Several executives from perpetual automotive startup Faraday Future have reportedly been subpoenaed by the U.S. Securities and Exchange Commission as part of an investigation into inaccurate statements made to investors. Though, considering the nameplate’s history, it would be impossible to assume which item the SEC will be focusing on thanks to FF’s exceptionally long history of industrial misgivings.
We’ve covered Faraday Future’s long and bizarre story from the early days of delivering half-baked, though otherwise impressive, concepts to its more recent status as an automaker in the ethereal sense. It’s promised the moon and only managed to deliver a handful of production husks that never surpassed the body-in-white phase and some “production-intent” prototypes of the FF91. Though the larger story is the SEC’s sudden interest in electric vehicle startups that went public via mergers with blank check firms, better known as special purpose acquisition companies (SPACs), over the last two years.

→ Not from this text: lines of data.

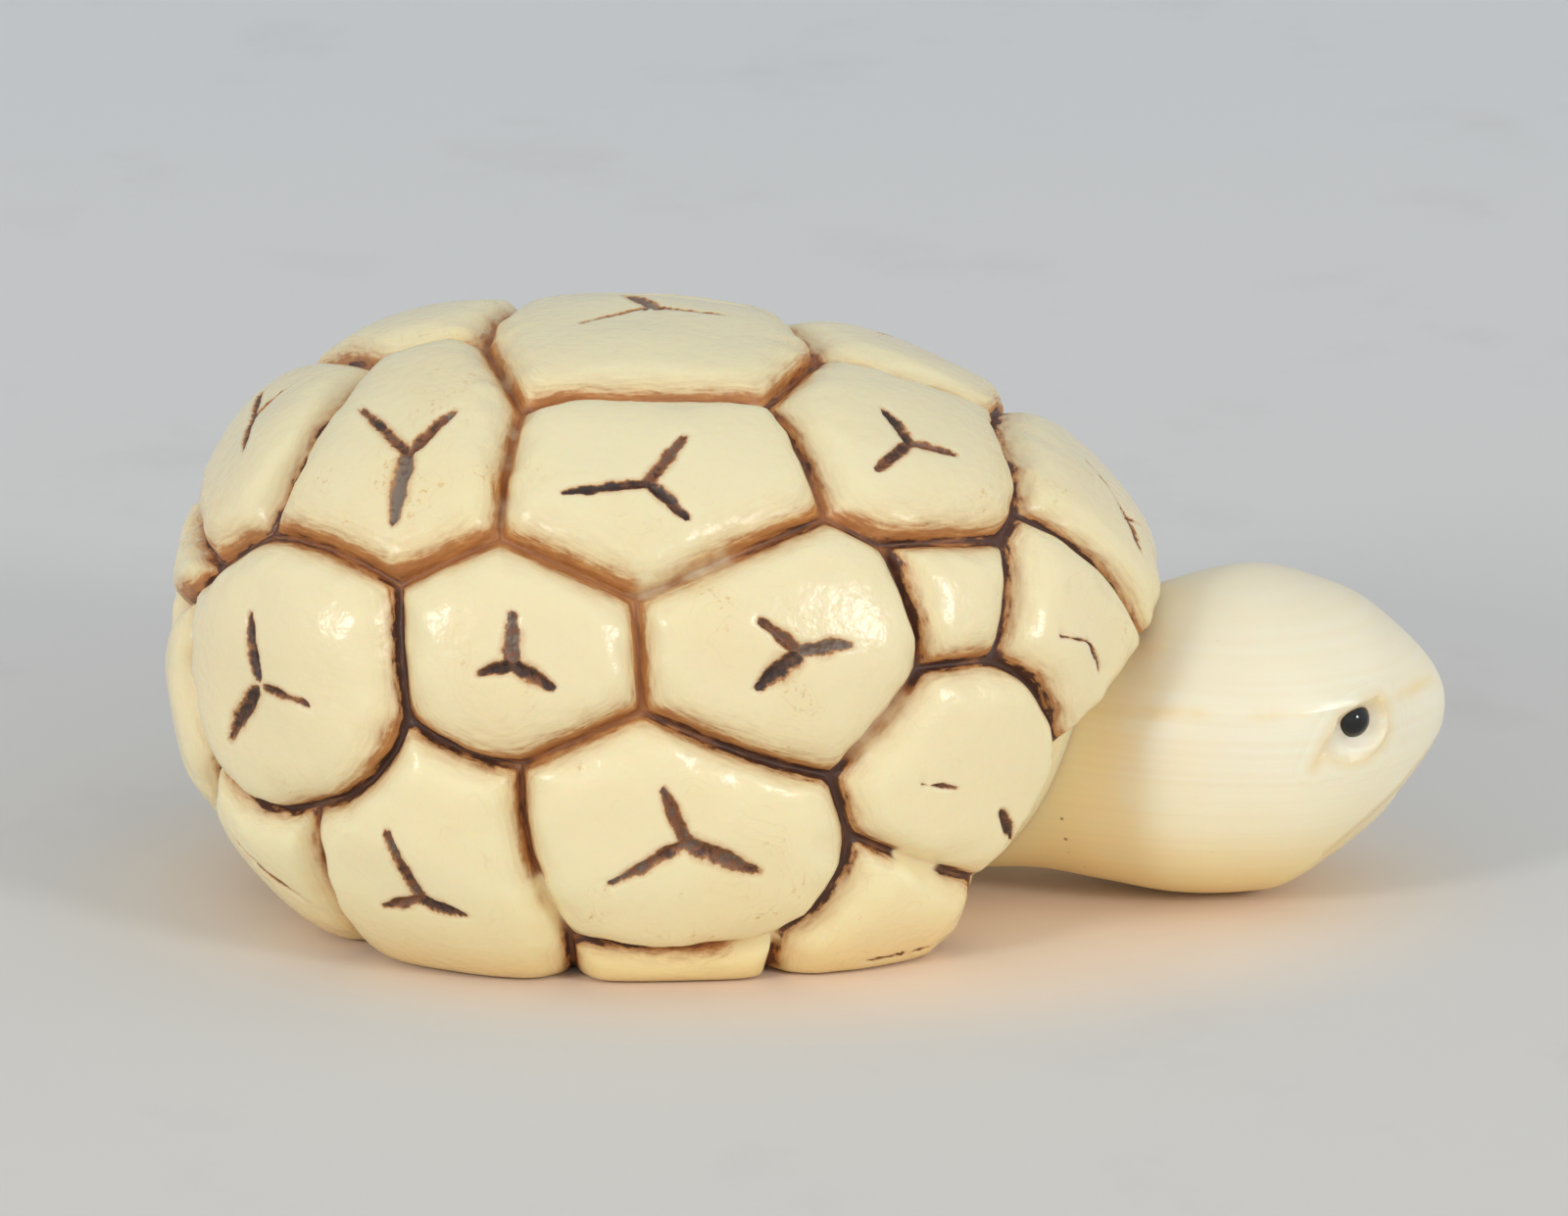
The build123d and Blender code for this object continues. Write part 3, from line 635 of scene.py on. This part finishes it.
# The thin dark line in the bottom of a groove, wider where the stain has stayed dark
ragged_line = groove
for swing, strength in ((streak_swing, 0.45), (grit_swing, 0.2), (dark, -0.1)):
    ragged_line = add(ivory, "ShaderNodeMath", {
        0: swing, 1: strength, 2: ragged_line}, operation="MULTIPLY_ADD")
line_left = add(ivory, "ShaderNodeMath", {
    0: add(ivory, "ShaderNodeMath", {0: gaps, 1: streaks, 2: dark}, operation="MULTIPLY_ADD"),
    1: amount}, operation="MULTIPLY")
line_stain = add(ivory, "ShaderNodeMath", {
    0: add(ivory, "ShaderNodeMapRange", {
        "Value": ragged_line, "From Min": 0.14, "From Max": 0.09}),
    1: add(ivory, "ShaderNodeMapRange", {
        "Value": line_left, "From Min": 0.3, "From Max": 0.55})}, operation="MULTIPLY")
line_dark = dark
for swing, strength in ((gap_swing, 1.6), (streak_swing, -2.6)):
    line_dark = add(ivory, "ShaderNodeMath", {
        0: swing, 1: strength, 2: line_dark}, operation="MULTIPLY_ADD")
line_tint = add(ivory, "ShaderNodeValToRGB", {"Fac": line_dark}, stops=[
    (0.12, "#B4723F"), (0.47, "#925B34"), (0.72, "#70462D"), (0.87, "#563424")])
# Marks: dark to grey-brown in the cut, with an orange edge
mark_share = add(ivory, "ShaderNodeMath", {
    0: add(ivory, "ShaderNodeMath", {0: grit_swing, 1: 1.2, 2: marked}, operation="MULTIPLY_ADD"),
    1: 0.4}, operation="MULTIPLY")
mark_worn = pale
for swing in (grit_swing, gap_swing):
    mark_worn = add(ivory, "ShaderNodeMath", {
        0: swing, 1: 1.8, 2: mark_worn}, operation="MULTIPLY_ADD")
mark_tint = add(ivory, "ShaderNodeMix", {
    "Factor": add(ivory, "ShaderNodeMapRange", {
        "Value": mark_share, "From Min": 0.28, "From Max": 0.42}),
    6: add(ivory, "ShaderNodeValToRGB", {"Fac": mark_worn}, stops=[
        (0.0, "#38221A"), (0.3, "#593621"), (0.55, "#8C5530"), (0.8, "#6C5343"),
        (1.0, "#847262")]),
    7: linear("#BC8045")}, out=2, data_type="RGBA")
mark_stain = add(ivory, "ShaderNodeValToRGB", {"Fac": mark_share}, stops=[
    (0.0, 1.0), (0.38, 0.97), (0.46, 0.4), (0.75, 0.0)])
ivory_colour = painted_glow_body_colour
for share, tint in ((cloud_share, linear("#E9D29A")), (ring_stain, linear("#C2AE83")),
                    (fleck_stain, linear("#CB9E52")), (band_stain, band_tint),
                    (line_stain, line_tint), (mark_stain, mark_tint)):
    ivory_colour = add(ivory, "ShaderNodeMix", {
        "Factor": share, 6: ivory_colour, 7: tint}, out=2, data_type="RGBA")
ivory.node_tree.links.new(ivory_colour, ivory_shader.inputs["Base Color"])
# The stain is duller than the polish
stained = add(ivory, "ShaderNodeMath", {0: band_stain, 1: mark_stain}, operation="MAXIMUM")
ivory.node_tree.links.new(add(ivory, "ShaderNodeMapRange", {
    "Value": stained, "To Min": 0.25, "To Max": 0.5}), ivory_shader.inputs["Roughness"])
# Polishing leaves shallow ripples, 0.5 mm across, that break up the highlights
polish = add(ivory, "ShaderNodeTexNoise", {"Vector": ivory_place, "Scale": 2000.0, "Detail": 2.0})
ivory.node_tree.links.new(add(ivory, "ShaderNodeBump", {
    "Height": polish, "Strength": 0.9, "Distance": 0.00005}), ivory_shader.inputs["Normal"])

carapace = mesh_piece("carapace_shell", np.vstack(shell_places), ivory,
                      {label: np.concatenate(parts) for label, parts in shell_values.items()},
                      np.vstack(shell_faces))
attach(carapace, "root")
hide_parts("carapace")

# Plastron
# A flat oval slab of the same material, let into the shell's underside and glued. The figurine
# stands on it. Its seams are cut and stained like the shell's grooves, its middle panel is plain.

plastron_round = 0.3
panel_half = np.array([4.0, 2.5])
seam_depth, seam_half_width, cross_seam_share = 0.25, 0.25, 0.62
seam_dark, seam_amount = 0.6, 0.8
rim_crowding = 0.8
# A distance in mm that counts as far from every carved line
far_away = 9.0


def plastron_patch(rows, columns):
    """The slab as a polar grid, from the middle of its underside over the rounded rim to its top.

    The underside is level, less a bell-shaped channel along each seam. The rim is a quarter
    circle, then upright.
    """
    turns = np.linspace(0, 2 * np.pi, columns, endpoint=False)
    circle = np.stack([np.cos(turns), np.sin(turns)], -1)
    flat = plastron_half - plastron_round
    spots = circle * np.linspace(0, 1, rows)[:, None, None] ** rim_crowding * flat
    along, aside = spots[..., 0], spots[..., 1]
    panel = np.abs(oval_distance(spots + 1e-9, panel_half + seam_half_width))
    cross = np.abs(np.abs(along) - cross_seam_share * plastron_half[0])
    middle = np.where(oval_distance(spots + 1e-9, panel_half) > 0, np.abs(aside), far_away)
    seam = np.minimum(np.minimum(panel, cross), middle)
    cut = seam_depth * np.exp(-(seam / seam_half_width) ** 2)
    under = np.concatenate([spots, cut[..., None]], -1)
    bends = np.linspace(0, np.pi / 2, 7)[1:]
    outlines = [flat + plastron_round * np.sin(bend) for bend in bends]
    outlines += [plastron_half, plastron_half * 0]
    levels = [plastron_round * (1 - np.cos(bend)) for bend in bends] + [plastron_thickness] * 2
    above = [np.concatenate([circle * half, np.full((columns, 1), level)], -1)
             for half, level in zip(outlines, levels)]
    return (np.concatenate([under, above]),
            np.concatenate([seam, np.full((len(above), columns), plastron_round)]))


plastron_places, seams = plastron_patch(rows=70, columns=240)
plastron = mesh_piece("plastron_slab", plastron_places, ivory, {
    "groove": seams, "band": seams / stained_reach, "mark": np.full(seams.size, no_mark),
    "dark": np.full(seams.size, seam_dark), "amount": np.full(seams.size, seam_amount),
    "around_x": plastron_places[..., 0], "around_y": plastron_places[..., 1]})
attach(plastron, "root")
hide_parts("plastron")

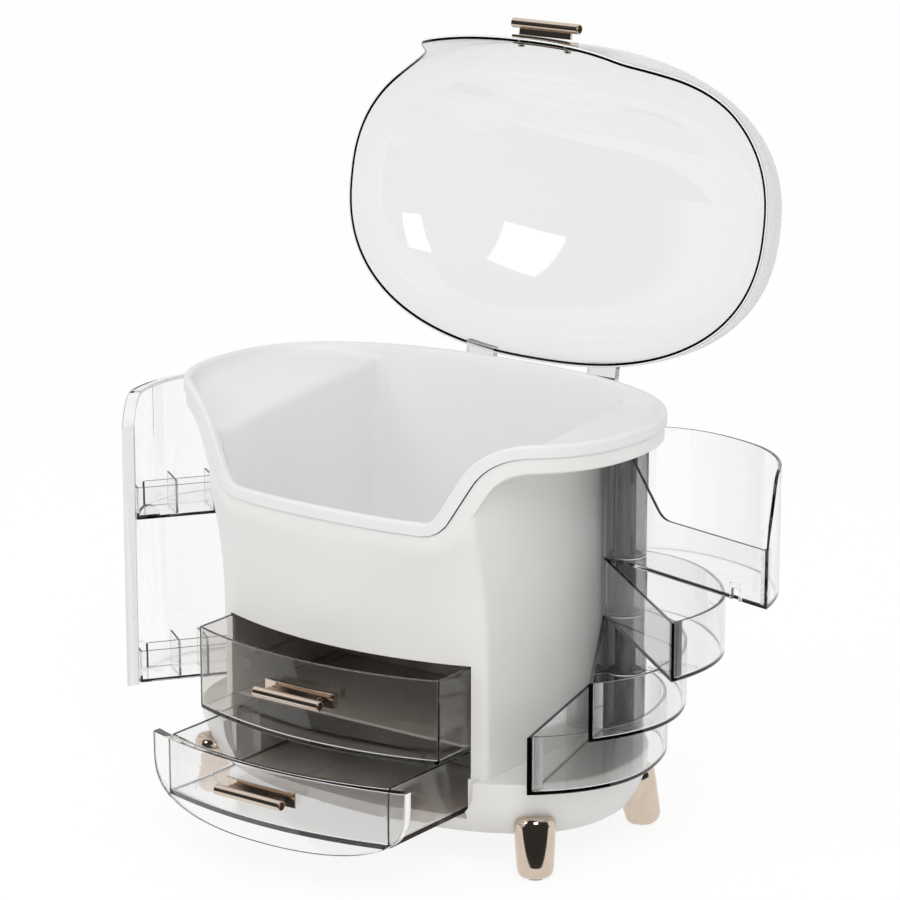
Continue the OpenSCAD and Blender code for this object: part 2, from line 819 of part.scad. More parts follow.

Starting in 2019, SPACs became all the rage for burgeoning EV firms hoping to shore up a lot of capital by going public. But criticisms began to emerge after exceptionally high valuations failed to result in the companies moving forward as promised. Many would-be automakers started walking-back promises, became embroiled in unfavorable reporting (often by Hindenburg Research), or confessed to exaggerating the status of promised technologies and production capabilities. As a result, the Securities and Exchange Commission has launched investigations into numerous companies — including Lucid Group and Lordstown Motors.
Faraday is just the latest in a growing number of automotive startups that are now under investigation. But its troubles stretch all the way back to its founding in 2014, when nobody could get a clear sense of its management structure or where its funding was coming from. By 2017, the company saw itself backing out of a planned factory in North Las Vegas due to financial constraints. This was followed by several contractors claiming FF owed money, several management shakeups, rolling layoffs, and its majority shareholder/founder (Jia Yueting) getting into trouble with Chinese regulators stemming from the dealings of his other companies — some of which were curiously involved with FF. Financial problems persisted and he declared bankruptcy in Delaware in 2019 and the Central District of California in 2020 after refusing to return to China.
However Faraday Future spent the majority of its time fundraising, receiving numerous investments as it perpetually seemed to be on the cusp of a major production breakthrough. This included $854 million from Evergrande Group, in exchange for a 45-percent stake in the company. But the deal went sideways almost immediately after it was penned in 2018. A year later, FF announced a new 50/50 joint venture with Chinese online game operator The9 to make EVs in China — though nothing seems to have come of it. In July of 2021, Faraday became a publicly-traded company after merging with a SPAC known as Property Solutions Acquisition Corp.
This is the arrangement that ultimately alerted the SEC, which the company has confirmed recently subpoenaed some members of Faraday Future Intelligent Electric Inc’s management team as part of an investigation hoping to determine the accuracy (or inaccuracy) of statements made to investors. Reuters appears to have reported on the matter first, with the company confirming the details shortly thereafter.
An internal review had in February identified certain inaccurate statements and the company cut the base salaries of its Chief Executive Carsten Breitfield and founder Jia Yueting, asking them to report to newly appointed Executive Chairperson Susan Swenson.
The review by a special committee formed in November, however, rejected claims made by a short-seller that called the startup “a new EV scam in town”, saying they were not supported by the evidence reviewed.
The startup said on Thursday it would miss the deadline for filing its 2021 annual report due to delays caused by the internal investigation. It had previously delayed the filing of its quarterly report in November.
The review also decided that the company’s declaration that it had received over 14,000 reservations for the FF91 vehicle was potentially misleading due to only a few hundred of those reservations actually having any real money behind them. The rest were simply unpaid indications of interest, rather than formal reservations. The resulting fallout has seen numerous top-level executives receive cuts to their compensation, move to other roles within Faraday Future, or simply leave the company. For what it’s worth, the EV startup has said it will continue to implement the “appropriate remedial actions” approved by the internal review committee and is continuing with its own investigation.